* What to work on *
Copy nothing but the lines below running from the line containing "const torch = new THREE.Group();" through the line containing "obj.matrix_parent_inverse = Matrix.Identity(4)", both end lines included.

====== Raw data ======

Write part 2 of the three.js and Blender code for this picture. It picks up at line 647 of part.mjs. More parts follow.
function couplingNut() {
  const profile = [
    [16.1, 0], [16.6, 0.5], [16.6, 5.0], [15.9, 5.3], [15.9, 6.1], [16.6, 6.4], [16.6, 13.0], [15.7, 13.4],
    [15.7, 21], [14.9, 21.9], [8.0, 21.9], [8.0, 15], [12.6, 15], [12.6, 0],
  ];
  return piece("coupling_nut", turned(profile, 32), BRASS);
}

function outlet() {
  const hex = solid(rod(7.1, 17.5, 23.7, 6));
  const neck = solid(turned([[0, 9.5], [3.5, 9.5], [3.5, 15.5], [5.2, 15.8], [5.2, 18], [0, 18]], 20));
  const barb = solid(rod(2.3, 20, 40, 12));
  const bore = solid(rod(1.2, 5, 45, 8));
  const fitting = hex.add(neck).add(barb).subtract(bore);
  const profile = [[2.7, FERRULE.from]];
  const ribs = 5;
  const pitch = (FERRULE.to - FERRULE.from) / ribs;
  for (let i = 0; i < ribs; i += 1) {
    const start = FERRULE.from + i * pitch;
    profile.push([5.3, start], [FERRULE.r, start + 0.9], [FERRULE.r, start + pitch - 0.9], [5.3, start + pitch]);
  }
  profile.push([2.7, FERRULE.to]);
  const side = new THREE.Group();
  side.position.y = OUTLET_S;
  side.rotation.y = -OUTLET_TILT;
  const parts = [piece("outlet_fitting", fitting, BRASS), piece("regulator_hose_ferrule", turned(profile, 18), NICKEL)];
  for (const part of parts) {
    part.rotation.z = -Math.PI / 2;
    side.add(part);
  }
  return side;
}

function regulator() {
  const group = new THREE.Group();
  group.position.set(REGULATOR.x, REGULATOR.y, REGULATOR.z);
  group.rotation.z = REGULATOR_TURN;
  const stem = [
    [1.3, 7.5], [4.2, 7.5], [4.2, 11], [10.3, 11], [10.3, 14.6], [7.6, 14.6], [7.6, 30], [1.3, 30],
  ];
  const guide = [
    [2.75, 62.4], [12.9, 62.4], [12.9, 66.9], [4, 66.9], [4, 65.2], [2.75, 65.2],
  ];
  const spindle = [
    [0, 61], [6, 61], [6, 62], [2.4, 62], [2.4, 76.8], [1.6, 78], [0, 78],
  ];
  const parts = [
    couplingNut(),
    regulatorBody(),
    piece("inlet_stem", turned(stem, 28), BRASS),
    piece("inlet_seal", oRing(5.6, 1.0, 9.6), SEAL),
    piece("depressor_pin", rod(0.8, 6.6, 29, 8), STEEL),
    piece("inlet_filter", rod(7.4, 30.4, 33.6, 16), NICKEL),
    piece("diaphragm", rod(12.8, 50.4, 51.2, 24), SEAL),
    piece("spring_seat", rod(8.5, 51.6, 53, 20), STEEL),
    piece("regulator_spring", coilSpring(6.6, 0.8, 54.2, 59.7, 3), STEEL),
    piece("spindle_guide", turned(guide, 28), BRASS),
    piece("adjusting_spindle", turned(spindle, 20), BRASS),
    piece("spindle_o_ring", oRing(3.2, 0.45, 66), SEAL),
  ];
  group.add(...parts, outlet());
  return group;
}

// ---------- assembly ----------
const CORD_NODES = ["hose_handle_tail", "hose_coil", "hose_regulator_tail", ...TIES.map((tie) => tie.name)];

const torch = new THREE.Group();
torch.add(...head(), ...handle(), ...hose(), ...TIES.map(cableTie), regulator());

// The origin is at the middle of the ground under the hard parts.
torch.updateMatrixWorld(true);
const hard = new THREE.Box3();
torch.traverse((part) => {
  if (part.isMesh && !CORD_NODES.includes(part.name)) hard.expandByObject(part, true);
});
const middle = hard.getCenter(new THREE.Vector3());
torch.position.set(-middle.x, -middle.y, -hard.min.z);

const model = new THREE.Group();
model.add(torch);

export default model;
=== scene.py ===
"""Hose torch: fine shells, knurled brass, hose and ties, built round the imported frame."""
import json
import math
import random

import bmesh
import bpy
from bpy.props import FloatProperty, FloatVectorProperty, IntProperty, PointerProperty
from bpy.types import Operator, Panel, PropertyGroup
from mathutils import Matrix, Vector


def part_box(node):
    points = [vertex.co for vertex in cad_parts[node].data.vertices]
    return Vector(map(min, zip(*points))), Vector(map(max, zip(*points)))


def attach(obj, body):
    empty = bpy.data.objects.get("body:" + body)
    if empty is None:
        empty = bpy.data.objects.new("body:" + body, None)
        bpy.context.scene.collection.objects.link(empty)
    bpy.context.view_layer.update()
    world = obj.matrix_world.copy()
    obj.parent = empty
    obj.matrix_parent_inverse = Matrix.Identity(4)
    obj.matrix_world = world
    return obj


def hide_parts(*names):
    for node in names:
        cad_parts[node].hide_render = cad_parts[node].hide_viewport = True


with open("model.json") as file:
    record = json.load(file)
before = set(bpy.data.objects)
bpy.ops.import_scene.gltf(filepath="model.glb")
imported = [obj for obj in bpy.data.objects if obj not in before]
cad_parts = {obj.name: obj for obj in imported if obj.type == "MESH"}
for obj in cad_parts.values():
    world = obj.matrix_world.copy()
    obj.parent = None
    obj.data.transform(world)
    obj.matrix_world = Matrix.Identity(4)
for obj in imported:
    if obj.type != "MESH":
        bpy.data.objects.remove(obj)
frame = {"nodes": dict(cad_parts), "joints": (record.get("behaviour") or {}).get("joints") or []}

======

* Finished task *
const torch = new THREE.Group();
torch.add(...head(), ...handle(), ...hose(), ...TIES.map(cableTie), regulator());

// The origin is at the middle of the ground under the hard parts.
torch.updateMatrixWorld(true);
const hard = new THREE.Box3();
torch.traverse((part) => {
  if (part.isMesh && !CORD_NODES.includes(part.name)) hard.expandByObject(part, true);
});
const middle = hard.getCenter(new THREE.Vector3());
torch.position.set(-middle.x, -middle.y, -hard.min.z);

const model = new THREE.Group();
model.add(torch);

export default model;
=== scene.py ===
"""Hose torch: fine shells, knurled brass, hose and ties, built round the imported frame."""
import json
import math
import random

import bmesh
import bpy
from bpy.props import FloatProperty, FloatVectorProperty, IntProperty, PointerProperty
from bpy.types import Operator, Panel, PropertyGroup
from mathutils import Matrix, Vector


def part_box(node):
    points = [vertex.co for vertex in cad_parts[node].data.vertices]
    return Vector(map(min, zip(*points))), Vector(map(max, zip(*points)))


def attach(obj, body):
    empty = bpy.data.objects.get("body:" + body)
    if empty is None:
        empty = bpy.data.objects.new("body:" + body, None)
        bpy.context.scene.collection.objects.link(empty)
    bpy.context.view_layer.update()
    world = obj.matrix_world.copy()
    obj.parent = empty
    obj.matrix_parent_inverse = Matrix.Identity(4)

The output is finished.